Normal person: I’m in a bad mood.
LA Person: It’s like, uh. Do you— there’s like a weird energy out there today, right?
When a Weeping Willow dies does it become Mourning Wood?
Toddler boy: worry about them eating enough.
Teen boy: worry about them leaving you something to eat.
FACT: Carrots may be good for your eyes but alcohol will double your vision.
*takes your order*
*goes to kitchen*
*comes back*
“did you say grilled cheese or gorilla cheese?”
grilled
*sighs*
*goes to kitchen*
Sometimes I look at my kid and think “I made this!” and other times I look at him and think “I made this?”
*novela book bar*
bartender: let me guess books not booze
him: tequila …
bartender: ’bout time here you go
him: … mockingbird
bartender: there it is
I always double-check our garage door is closed at night. I don’t want someone stealing all the stuff we’ve been trying to get rid of for years.

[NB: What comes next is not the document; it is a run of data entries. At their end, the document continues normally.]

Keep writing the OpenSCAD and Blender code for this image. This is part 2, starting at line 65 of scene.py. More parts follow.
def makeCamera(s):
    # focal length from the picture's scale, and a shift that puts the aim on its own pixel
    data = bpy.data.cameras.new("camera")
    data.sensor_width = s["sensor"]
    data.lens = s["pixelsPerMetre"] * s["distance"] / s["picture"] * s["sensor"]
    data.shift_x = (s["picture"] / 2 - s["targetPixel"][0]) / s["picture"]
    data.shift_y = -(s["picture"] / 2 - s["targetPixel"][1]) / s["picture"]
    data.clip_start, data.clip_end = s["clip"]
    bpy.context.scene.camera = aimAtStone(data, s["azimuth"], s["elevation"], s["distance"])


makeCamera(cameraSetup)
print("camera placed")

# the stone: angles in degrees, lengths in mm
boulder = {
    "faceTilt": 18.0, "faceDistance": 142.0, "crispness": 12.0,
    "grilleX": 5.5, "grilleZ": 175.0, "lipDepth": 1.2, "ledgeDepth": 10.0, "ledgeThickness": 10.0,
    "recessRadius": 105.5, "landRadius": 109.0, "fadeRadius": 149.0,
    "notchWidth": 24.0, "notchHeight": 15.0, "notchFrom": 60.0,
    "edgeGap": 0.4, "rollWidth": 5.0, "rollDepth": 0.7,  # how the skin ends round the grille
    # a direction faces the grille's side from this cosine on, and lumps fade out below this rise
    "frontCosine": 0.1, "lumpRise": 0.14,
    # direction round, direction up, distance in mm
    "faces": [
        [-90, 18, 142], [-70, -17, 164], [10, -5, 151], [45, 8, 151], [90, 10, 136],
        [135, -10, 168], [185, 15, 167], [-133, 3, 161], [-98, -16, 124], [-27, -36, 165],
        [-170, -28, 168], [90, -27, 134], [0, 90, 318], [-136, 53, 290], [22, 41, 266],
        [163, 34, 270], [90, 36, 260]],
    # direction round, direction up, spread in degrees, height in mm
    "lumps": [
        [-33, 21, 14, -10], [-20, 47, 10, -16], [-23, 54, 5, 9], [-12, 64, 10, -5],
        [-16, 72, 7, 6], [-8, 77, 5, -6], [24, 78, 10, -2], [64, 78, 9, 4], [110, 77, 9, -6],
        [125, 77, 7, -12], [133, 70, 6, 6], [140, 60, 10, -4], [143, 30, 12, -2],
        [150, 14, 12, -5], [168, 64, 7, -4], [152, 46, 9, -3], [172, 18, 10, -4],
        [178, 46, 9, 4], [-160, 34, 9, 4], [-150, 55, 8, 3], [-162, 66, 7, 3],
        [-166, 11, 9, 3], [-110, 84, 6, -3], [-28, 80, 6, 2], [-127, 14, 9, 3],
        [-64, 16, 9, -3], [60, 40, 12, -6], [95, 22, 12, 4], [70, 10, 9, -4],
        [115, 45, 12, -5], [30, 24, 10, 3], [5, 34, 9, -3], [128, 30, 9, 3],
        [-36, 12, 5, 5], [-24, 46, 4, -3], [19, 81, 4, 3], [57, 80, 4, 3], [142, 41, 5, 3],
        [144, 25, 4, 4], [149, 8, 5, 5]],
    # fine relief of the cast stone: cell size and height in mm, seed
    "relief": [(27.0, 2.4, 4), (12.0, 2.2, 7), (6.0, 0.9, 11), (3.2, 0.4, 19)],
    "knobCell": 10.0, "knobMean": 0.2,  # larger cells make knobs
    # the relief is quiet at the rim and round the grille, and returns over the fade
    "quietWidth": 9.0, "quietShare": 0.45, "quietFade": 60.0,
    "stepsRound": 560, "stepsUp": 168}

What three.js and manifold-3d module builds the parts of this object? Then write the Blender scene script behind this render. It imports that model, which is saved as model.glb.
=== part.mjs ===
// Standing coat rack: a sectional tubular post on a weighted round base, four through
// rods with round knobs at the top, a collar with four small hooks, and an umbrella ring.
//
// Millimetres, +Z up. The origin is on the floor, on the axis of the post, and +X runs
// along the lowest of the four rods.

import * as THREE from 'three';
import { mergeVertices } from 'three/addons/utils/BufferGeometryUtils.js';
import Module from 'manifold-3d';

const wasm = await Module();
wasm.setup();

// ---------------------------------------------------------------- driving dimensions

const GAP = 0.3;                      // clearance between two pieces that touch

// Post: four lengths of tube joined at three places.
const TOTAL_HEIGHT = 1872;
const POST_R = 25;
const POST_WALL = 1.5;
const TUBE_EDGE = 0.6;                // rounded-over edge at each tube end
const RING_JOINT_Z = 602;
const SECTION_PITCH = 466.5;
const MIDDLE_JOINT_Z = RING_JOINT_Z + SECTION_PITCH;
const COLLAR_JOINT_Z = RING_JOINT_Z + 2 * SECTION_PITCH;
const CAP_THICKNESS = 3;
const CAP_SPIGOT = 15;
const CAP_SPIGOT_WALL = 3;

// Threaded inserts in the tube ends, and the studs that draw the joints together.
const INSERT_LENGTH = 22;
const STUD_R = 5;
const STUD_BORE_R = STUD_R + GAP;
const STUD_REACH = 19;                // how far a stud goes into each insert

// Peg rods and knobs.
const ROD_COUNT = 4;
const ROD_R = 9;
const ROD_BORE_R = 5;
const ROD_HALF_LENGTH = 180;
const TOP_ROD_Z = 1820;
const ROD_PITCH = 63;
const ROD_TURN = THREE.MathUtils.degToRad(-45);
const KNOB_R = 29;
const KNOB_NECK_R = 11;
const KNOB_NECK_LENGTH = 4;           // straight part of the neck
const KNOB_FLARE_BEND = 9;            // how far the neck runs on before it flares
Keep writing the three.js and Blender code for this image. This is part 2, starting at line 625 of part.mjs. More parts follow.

Guys, check out this cool trick I learned. Take your upper lip and make it touch your lower lip. Now keep them like that.
– What have you come as?
– A Werewolf.
– But… they’re your normal clothes.
– It’s not a full moon.
Mom: I heard Facebook is now called Metal.
Me: It’s Meta but, no, they-
Mom: My phone app still says Facebook.
Me: They didn’t-
Mom: Do I need a Metalbook app now.
Me: No, it’s META and you don-
Mom: I can’t find Metalbook on the app store.
Me [shaking fist at sky]: ZUCKERBERGGGG
ME: *striking a pose at the end of the runway*
PILOT (over intercom): we’ll take off as soon as this fuckin moron gets out of the way
If you love someone let them go.. If they come back just be yourself they will be gone again in 2 days😬😂
According to the 25th Amendment, if the President is incapacitated, the Vice President becomes the executive producer of “The Apprentice.”
Blue cheese dressing makes anything a salad. For example, this french fry salad I’m eating right now
My cat tried to knock over my TV this morning. WHY ARE MY BEST FRIENDS FIGHTING?!
Vet: your dog has a virus, causing the weakness and lethargy
Me: oh no!
Vet: if you give him this medicine, he’ll get back to his usual energy levels
Me: OH NO!
{Outside burning building}
HER: Don’t be a hero!ME: *Very much enjoying my ice cream* I had literally not even considered it.
My oldest chicken is going through henopause
My dog does this thing where it thunders and suddenly I’m wearing a dog hat.
I just found out that my husband fills the dog’s water dish not from the tap, but from the fridge’s water purifier feature.
“She’d do the same for me”, he said.
MY TOP 3 PROBLEMS WITH DUCKS
1. Vulnerable to attack by foxes b/c they’re too lazy to learn karate
2. Out of millions of ducks, only one (Scrooge McDuck) has conquered the business world. PATHETIC SUCCESS RATE
3. Too many handouts. GET A JOB AND BUY YOUR OWN BREAD YOU LAZY DUCKS
I’ve got just over 13 hours to lose 35 pounds and finish a novel
So glad our house has 3 bathrooms so all of my kids can argue while brushing their teeth in mine.
doctor: and how long has your most recent panic attack been going on
me: probably since the summer of 2015
“Make good choices,” I say to myself, as I choose a small plate to make a towering pile of nachos on, instead of a large plate.